* [Problem to solve]
Begin with the line that contains "head_surface, tilt, head_pieces" and end with the line that contains "import math": copy that span of lines exactly, and nothing outside it.

* [Information shown]
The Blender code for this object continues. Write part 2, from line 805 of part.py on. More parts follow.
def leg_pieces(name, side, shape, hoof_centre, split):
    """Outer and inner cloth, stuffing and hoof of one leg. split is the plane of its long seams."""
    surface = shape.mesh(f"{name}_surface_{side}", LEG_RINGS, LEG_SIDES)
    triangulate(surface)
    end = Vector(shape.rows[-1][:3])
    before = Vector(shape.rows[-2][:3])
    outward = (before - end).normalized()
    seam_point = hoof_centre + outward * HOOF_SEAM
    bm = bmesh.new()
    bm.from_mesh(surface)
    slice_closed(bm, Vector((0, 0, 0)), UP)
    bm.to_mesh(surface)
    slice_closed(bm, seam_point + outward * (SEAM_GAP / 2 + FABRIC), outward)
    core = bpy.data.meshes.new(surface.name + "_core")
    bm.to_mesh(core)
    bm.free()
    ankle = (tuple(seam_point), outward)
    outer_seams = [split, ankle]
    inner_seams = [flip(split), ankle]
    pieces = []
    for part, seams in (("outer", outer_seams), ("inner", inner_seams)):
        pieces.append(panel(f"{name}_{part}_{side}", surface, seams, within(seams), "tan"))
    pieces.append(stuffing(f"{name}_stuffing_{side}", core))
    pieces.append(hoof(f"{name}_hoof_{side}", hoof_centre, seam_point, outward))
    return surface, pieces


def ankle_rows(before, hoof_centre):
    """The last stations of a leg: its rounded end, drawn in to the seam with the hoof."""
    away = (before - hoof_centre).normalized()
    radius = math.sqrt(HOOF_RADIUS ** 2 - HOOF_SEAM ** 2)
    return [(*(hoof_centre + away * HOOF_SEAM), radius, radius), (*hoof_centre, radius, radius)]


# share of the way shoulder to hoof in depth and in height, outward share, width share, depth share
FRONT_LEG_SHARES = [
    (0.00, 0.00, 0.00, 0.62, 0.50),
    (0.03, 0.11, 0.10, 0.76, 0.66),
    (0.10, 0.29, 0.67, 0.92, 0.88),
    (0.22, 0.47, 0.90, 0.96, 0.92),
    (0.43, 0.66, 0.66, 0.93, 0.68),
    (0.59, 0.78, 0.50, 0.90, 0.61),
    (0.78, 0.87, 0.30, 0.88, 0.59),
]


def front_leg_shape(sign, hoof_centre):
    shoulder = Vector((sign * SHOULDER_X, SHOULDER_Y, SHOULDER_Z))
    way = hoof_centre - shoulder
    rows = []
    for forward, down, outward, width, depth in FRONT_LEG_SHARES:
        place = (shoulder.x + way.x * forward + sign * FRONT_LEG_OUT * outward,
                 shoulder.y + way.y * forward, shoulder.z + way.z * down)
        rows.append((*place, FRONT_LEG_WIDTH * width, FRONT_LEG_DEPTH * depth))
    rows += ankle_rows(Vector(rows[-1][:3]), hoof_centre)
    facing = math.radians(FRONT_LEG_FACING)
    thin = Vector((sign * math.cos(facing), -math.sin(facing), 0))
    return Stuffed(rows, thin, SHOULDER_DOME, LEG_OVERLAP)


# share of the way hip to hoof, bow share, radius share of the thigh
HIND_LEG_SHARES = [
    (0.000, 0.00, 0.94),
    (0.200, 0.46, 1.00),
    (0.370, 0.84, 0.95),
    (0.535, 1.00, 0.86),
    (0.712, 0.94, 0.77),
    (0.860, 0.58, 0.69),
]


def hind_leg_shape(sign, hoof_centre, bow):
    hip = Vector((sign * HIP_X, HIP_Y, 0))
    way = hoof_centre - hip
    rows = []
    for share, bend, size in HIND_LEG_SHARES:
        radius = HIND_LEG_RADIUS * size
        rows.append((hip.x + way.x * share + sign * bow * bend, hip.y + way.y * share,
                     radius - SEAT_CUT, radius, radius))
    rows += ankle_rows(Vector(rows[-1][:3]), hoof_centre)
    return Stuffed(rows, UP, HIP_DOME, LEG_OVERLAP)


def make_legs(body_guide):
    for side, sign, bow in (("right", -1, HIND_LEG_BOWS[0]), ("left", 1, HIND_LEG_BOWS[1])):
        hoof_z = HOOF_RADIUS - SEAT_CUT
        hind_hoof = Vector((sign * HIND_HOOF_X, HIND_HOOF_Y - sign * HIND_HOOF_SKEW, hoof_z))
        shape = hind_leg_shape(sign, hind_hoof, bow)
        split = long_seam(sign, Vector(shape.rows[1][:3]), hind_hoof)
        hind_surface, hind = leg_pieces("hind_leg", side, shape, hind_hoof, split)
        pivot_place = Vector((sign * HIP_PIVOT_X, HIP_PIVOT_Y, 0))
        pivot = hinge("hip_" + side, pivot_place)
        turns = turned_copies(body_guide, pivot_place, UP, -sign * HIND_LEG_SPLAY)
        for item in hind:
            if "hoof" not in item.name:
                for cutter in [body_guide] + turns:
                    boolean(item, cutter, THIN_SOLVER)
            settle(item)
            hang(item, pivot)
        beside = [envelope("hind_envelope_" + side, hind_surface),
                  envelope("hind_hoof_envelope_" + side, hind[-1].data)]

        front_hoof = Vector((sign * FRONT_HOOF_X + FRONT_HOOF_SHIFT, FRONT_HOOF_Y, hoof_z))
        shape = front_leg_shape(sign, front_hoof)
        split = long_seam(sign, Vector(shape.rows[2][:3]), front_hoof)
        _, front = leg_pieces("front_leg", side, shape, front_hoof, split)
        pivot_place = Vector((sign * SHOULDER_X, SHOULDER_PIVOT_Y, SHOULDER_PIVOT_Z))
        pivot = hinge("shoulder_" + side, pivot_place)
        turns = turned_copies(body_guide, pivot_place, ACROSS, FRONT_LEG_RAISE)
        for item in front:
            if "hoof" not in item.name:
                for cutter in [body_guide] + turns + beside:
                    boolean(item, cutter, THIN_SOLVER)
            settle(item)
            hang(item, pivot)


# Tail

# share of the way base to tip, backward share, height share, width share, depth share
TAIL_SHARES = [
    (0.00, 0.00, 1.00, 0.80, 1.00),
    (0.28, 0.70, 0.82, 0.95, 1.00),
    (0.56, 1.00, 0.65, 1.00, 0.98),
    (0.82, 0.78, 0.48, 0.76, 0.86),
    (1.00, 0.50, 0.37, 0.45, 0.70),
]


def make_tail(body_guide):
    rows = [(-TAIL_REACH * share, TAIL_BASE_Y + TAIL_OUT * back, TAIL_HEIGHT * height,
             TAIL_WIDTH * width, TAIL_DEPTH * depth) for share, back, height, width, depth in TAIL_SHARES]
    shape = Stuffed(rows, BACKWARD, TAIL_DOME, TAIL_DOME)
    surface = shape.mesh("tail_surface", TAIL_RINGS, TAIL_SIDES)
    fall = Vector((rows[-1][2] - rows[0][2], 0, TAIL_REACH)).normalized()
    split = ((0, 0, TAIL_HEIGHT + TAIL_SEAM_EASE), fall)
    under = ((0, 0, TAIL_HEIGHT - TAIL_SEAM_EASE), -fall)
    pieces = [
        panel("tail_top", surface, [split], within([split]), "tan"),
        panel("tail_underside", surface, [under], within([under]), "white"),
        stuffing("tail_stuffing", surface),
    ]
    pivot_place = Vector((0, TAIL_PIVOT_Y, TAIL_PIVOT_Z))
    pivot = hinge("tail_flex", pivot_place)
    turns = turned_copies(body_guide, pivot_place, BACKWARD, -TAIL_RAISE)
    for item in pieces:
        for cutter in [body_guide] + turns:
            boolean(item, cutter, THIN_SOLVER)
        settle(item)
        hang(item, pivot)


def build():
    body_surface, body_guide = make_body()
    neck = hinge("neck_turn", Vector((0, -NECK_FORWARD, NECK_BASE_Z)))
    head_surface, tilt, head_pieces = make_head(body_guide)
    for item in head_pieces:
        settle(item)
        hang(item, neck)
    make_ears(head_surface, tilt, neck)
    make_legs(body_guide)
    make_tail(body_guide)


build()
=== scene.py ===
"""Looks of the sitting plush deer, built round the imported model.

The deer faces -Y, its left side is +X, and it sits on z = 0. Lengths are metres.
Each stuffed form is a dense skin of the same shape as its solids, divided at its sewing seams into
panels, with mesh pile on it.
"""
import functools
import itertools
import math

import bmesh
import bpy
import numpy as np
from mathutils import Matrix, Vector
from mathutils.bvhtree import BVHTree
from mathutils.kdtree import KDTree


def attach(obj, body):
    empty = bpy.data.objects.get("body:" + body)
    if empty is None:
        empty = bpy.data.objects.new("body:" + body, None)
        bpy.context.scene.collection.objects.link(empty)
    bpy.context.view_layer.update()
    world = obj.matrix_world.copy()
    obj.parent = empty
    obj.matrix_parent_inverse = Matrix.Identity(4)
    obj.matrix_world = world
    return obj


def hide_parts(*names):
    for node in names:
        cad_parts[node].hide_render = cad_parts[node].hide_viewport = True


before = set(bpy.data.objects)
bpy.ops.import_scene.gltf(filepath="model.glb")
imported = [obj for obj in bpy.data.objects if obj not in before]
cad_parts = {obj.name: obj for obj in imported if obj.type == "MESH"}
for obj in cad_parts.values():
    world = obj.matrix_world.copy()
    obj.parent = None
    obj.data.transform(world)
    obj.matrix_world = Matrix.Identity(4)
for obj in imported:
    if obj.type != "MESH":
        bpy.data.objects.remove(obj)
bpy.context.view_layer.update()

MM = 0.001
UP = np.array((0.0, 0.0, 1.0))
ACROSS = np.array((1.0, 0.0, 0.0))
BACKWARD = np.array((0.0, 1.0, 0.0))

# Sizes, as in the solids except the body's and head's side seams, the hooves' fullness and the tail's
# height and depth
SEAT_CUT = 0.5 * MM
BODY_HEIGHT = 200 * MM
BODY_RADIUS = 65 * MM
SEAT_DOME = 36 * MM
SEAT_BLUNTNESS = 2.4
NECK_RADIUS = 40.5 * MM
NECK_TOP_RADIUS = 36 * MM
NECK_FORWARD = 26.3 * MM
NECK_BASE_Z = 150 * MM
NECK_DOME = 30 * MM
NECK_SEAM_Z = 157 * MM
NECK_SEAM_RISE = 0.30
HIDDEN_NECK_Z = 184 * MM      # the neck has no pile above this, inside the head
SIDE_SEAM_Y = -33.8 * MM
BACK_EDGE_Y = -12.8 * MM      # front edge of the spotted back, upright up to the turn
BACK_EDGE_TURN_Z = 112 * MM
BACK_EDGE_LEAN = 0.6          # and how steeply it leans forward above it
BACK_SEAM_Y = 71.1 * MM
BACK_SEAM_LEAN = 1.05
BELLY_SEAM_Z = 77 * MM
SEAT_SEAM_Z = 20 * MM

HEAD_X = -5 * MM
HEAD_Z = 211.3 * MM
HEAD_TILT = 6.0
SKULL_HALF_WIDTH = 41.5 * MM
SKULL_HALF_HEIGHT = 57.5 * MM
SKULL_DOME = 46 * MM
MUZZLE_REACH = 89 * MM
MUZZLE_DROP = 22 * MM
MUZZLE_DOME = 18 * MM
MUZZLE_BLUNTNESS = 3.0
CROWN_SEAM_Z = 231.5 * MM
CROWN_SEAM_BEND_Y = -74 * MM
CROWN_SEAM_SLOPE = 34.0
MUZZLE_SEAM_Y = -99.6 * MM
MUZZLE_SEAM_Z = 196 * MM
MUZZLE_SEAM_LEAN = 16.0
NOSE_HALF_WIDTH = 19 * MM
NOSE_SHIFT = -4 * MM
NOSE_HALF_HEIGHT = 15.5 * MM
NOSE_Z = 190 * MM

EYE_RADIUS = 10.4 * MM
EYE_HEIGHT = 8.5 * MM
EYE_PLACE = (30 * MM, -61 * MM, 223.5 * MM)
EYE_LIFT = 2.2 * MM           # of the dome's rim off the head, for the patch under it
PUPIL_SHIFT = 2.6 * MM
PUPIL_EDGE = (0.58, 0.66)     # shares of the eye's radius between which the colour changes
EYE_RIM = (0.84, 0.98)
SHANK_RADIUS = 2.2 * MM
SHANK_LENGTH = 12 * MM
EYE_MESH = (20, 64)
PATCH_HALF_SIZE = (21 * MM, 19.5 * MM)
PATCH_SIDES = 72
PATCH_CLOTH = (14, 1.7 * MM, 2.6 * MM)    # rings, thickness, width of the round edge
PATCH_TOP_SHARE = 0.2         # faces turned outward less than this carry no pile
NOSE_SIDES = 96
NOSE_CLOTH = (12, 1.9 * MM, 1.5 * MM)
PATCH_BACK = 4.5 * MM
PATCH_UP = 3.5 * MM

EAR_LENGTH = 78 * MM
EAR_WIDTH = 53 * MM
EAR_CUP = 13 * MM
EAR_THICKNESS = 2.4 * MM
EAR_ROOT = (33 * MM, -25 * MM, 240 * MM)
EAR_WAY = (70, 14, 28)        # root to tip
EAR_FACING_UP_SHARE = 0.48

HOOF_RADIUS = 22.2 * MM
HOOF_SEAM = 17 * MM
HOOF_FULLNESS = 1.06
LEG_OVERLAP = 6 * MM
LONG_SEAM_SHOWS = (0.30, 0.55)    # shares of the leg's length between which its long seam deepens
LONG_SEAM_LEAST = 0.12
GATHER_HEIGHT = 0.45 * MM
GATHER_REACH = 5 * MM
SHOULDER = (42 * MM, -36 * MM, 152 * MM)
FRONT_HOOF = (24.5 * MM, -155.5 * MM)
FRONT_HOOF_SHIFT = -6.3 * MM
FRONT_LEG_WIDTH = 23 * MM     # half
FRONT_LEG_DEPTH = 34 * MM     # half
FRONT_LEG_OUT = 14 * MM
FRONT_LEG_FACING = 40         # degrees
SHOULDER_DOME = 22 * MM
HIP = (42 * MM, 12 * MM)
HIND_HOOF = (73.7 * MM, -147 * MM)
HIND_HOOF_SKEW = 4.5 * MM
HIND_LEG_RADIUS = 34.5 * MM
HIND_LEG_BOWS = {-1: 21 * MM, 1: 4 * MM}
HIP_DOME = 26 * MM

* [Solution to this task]
    head_surface, tilt, head_pieces = make_head(body_guide)
    for item in head_pieces:
        settle(item)
        hang(item, neck)
    make_ears(head_surface, tilt, neck)
    make_legs(body_guide)
    make_tail(body_guide)


build()
=== scene.py ===
"""Looks of the sitting plush deer, built round the imported model.

The deer faces -Y, its left side is +X, and it sits on z = 0. Lengths are metres.
Each stuffed form is a dense skin of the same shape as its solids, divided at its sewing seams into
panels, with mesh pile on it.
"""
import functools
import itertools
import math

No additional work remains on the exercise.